I found myself on tinder and bumble; I will have to say I hate them both. I would be swiping left through Tinder so many times for the guy was holding a fish. My friends keep telling me to not be so stubborn; “what’s the harm in going out on a date with the guy?” Let me tell you the harm is having a guy come at you with all lips, forcing them on you like a horror movie. I went on a binge of dating for a while and a number of bad dates I had made me realize exactly what I didn’t want and also the meaning of self-love.

I went on a date with a guy who told me I talk like a 16-year-old. Another guy kept making fun of me, calling it a joke, and constantly touching my back.

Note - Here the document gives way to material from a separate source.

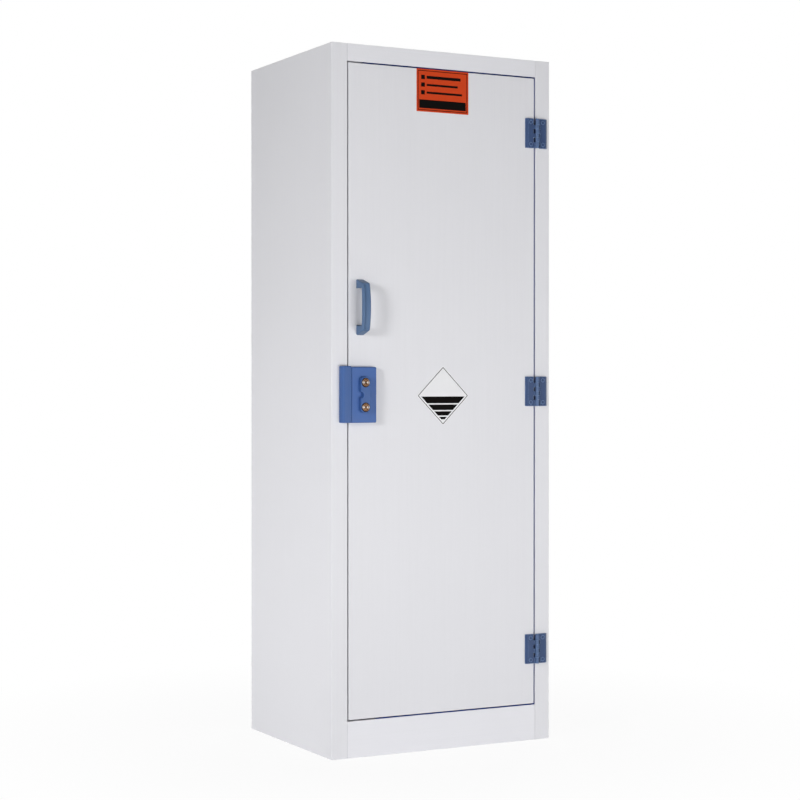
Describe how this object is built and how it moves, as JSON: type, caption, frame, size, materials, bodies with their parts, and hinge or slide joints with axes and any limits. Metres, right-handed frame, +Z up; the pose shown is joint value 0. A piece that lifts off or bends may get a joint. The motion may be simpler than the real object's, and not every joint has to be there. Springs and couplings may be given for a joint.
{
  "type": "reagent cabinet",
  "caption": "Slim floor-standing white plastic reagent cabinet with a hinged flush door, blue surface hinges, pull handle, key lock and spill trays inside.",
  "frame": {"origin": "centre of the carcass footprint, on the floor", "axes": "+X to the right seen from the front, +Y to the back, +Z up; the door faces -Y"},
  "size_m": [0.59, 0.498, 1.65],
  "materials": {
    "white_polypropylene": "smooth white polypropylene sheet with a soft sheen",
    "white_tray": "welded white polypropylene tray",
    "blue_polypropylene": "moulded mid-blue polypropylene, satin",
    "blue_seal_strip": "navy blue flexible sealing strip",
    "brass_lock": "turned brass, lightly dulled",
    "stainless_screw": "stainless steel"
  },
  "bodies": {
    "cabinet": {"back_panel": "white_polypropylene", "base_bearers": "white_polypropylene", "base_panel": "white_polypropylene", "door_stop_bottom": "white_polypropylene", "door_stop_left": "white_polypropylene", "door_stop_right": "white_polypropylene", "door_stop_top": "white_polypropylene", "face_rail_bottom": "white_polypropylene", "face_rail_top": "white_polypropylene", "face_stile_left": "white_polypropylene", "face_stile_right": "white_polypropylene", "hinge_frame_leaf_bottom": "blue_polypropylene", "hinge_frame_leaf_middle": "blue_polypropylene", "hinge_frame_leaf_top": "blue_polypropylene", "hinge_frame_screw_caps": "blue_polypropylene", "hinge_frame_screws": "stainless_screw", "hinge_pin_bottom": "blue_polypropylene", "hinge_pin_middle": "blue_polypropylene", "hinge_pin_top": "blue_polypropylene", "keeper_screws": "stainless_screw", "lock_keeper": "blue_polypropylene", "seal_strip_bottom": "blue_seal_strip", "seal_strip_right": "blue_seal_strip", "seal_strip_top": "blue_seal_strip", "side_panel_left": "white_polypropylene", "side_panel_right": "white_polypropylene", "spill_tray_lower": "white_tray", "spill_tray_middle": "white_tray", "spill_tray_upper": "white_tray", "sump_floor": "white_polypropylene", "top_panel": "white_polypropylene", "tray_ledge_left_lower": "white_polypropylene", "tray_ledge_left_middle": "white_polypropylene", "tray_ledge_left_upper": "white_polypropylene", "tray_ledge_right_lower": "white_polypropylene", "tray_ledge_right_middle": "white_polypropylene", "tray_ledge_right_upper": "white_polypropylene"},
    "door": {"door_core_frame": "white_polypropylene", "door_front_skin": "white_polypropylene", "door_inner_skin": "white_polypropylene", "handle_screws": "stainless_screw", "hinge_door_leaf_bottom": "blue_polypropylene", "hinge_door_leaf_middle": "blue_polypropylene", "hinge_door_leaf_top": "blue_polypropylene", "hinge_door_screw_caps": "blue_polypropylene", "hinge_door_screws": "stainless_screw", "lock_back_plate": "blue_polypropylene", "lock_cylinder_lower": "brass_lock", "lock_cylinder_upper": "brass_lock", "lock_face_plate": "blue_polypropylene", "lock_housing": "blue_polypropylene", "lock_housing_screws": "stainless_screw", "pull_handle": "blue_polypropylene"},
    "lock_plug_lower": {"lock_plug_lower": "brass_lock"},
    "lock_plug_upper": {"lock_plug_upper": "brass_lock"},
    "lock_bolt_lower": {"lock_bolt_lower": "blue_polypropylene"},
    "lock_bolt_upper": {"lock_bolt_upper": "blue_polypropylene"}
  },
  "joints": [
    {"name": "door_hinge", "type": "hinge", "parent": "cabinet", "child": "door", "pos_m": [0.2562, -0.2375, 0.8475], "axis": [0, 0, 1], "range_deg": [0, 180]},
    {"name": "upper_key_turn", "type": "hinge", "parent": "door", "child": "lock_plug_upper", "pos_m": [-0.22, -0.245, 0.8684], "axis": [0, -1, 0], "range_deg": [0, 90]},
    {"name": "lower_key_turn", "type": "hinge", "parent": "door", "child": "lock_plug_lower", "pos_m": [-0.22, -0.245, 0.8114], "axis": [0, -1, 0], "range_deg": [0, 90]},
    {"name": "upper_bolt_slide", "type": "slide", "parent": "door", "child": "lock_bolt_upper", "axis": [-1, 0, 0], "range_m": [0, 0.01131]},
    {"name": "lower_bolt_slide", "type": "slide", "parent": "door", "child": "lock_bolt_lower", "axis": [-1, 0, 0], "range_m": [0, 0.01131]}
  ],
  "couplings": [
    {"joint": "upper_bolt_slide", "follows": "upper_key_turn", "m_per_rad": 0.0072},
    {"joint": "lower_bolt_slide", "follows": "lower_key_turn", "m_per_rad": 0.0072}
  ]
}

He kept doing it after I told him I didn’t like being touched. I had a guy end up getting drunk and wanting to go clubbing. And then there was the guy who kept pushing back the hour of time we were meeting up. I wouldn’t think I would be the girl to hide in the bathroom to ring her roommate to call her in 5 minutes to get me out of here, but I was.

And it might not even be a date. How many times did I end up being out and the guy I matched on Tinder wanted to meet up? Here’s my tip, don’t even bother! The guy will turn out to be a real D-horrible, so get your free drink and run.

If first dates weren’t the ‘strike out’ that you needed the second one should be. And ask me how I could even go on a second date, the answer is I’m Minnesota Nice. I went on a first date with a guy who just made everything awkward. He wouldn’t talk. And I didn’t get those butterfly feelings but when he asked me on a second date I said yes. You know that feeling when you just can’t tell someone ‘no’ because you’re afraid of hurting their feelings.

Being on these dating apps, I wonder where conversations have gone–maybe to the smiling poo emoji.  While here I was trying to have a really conversation and the guy sends me sentence of emoji’s like it was Morse code. I had a guy on Tinder talk about how I looked “bang-able.” I don’t even know how to respond!?!  One of the guys, I was ‘talking to’ would every hour tell me what he did then ask me what I was doing, I would tell him. Then hour go by and again. My fingers were angry texting as I told typed him exactly what I said to him earlier. There is risk of creeps out there, you always have to be safe. Which I am, the handsy guy followed me out of the bar with his drink, the bouncers stopped him, while I looked at them giving them “i’m running away from this dude’ waved me off keeping him there. I also have had passive aggressive guys, who have told me they would do anything to be with me.  I run away so fast  from these guys that once they realize, I’m in Jamaica.

Through these  bad dates or bad meetups I learned: to never go on Tinder again, never wait 20 minutes for the guy to show up, and I learned exactly what I don’t want. I don’t want a guy who is going to talk down to me. I don’t want a guy who thinks its alright to wear socks with Nike Flip Flops. And through those I don’t wants I found myself realizing who I was, how I should be treated and what I was worth.  Because no self want of a attention of a guy to be in my life was worth giving up for some passive aggressive, all lips, fish holding, treats you like a joke and their idea of a comment it to say how you look bang able.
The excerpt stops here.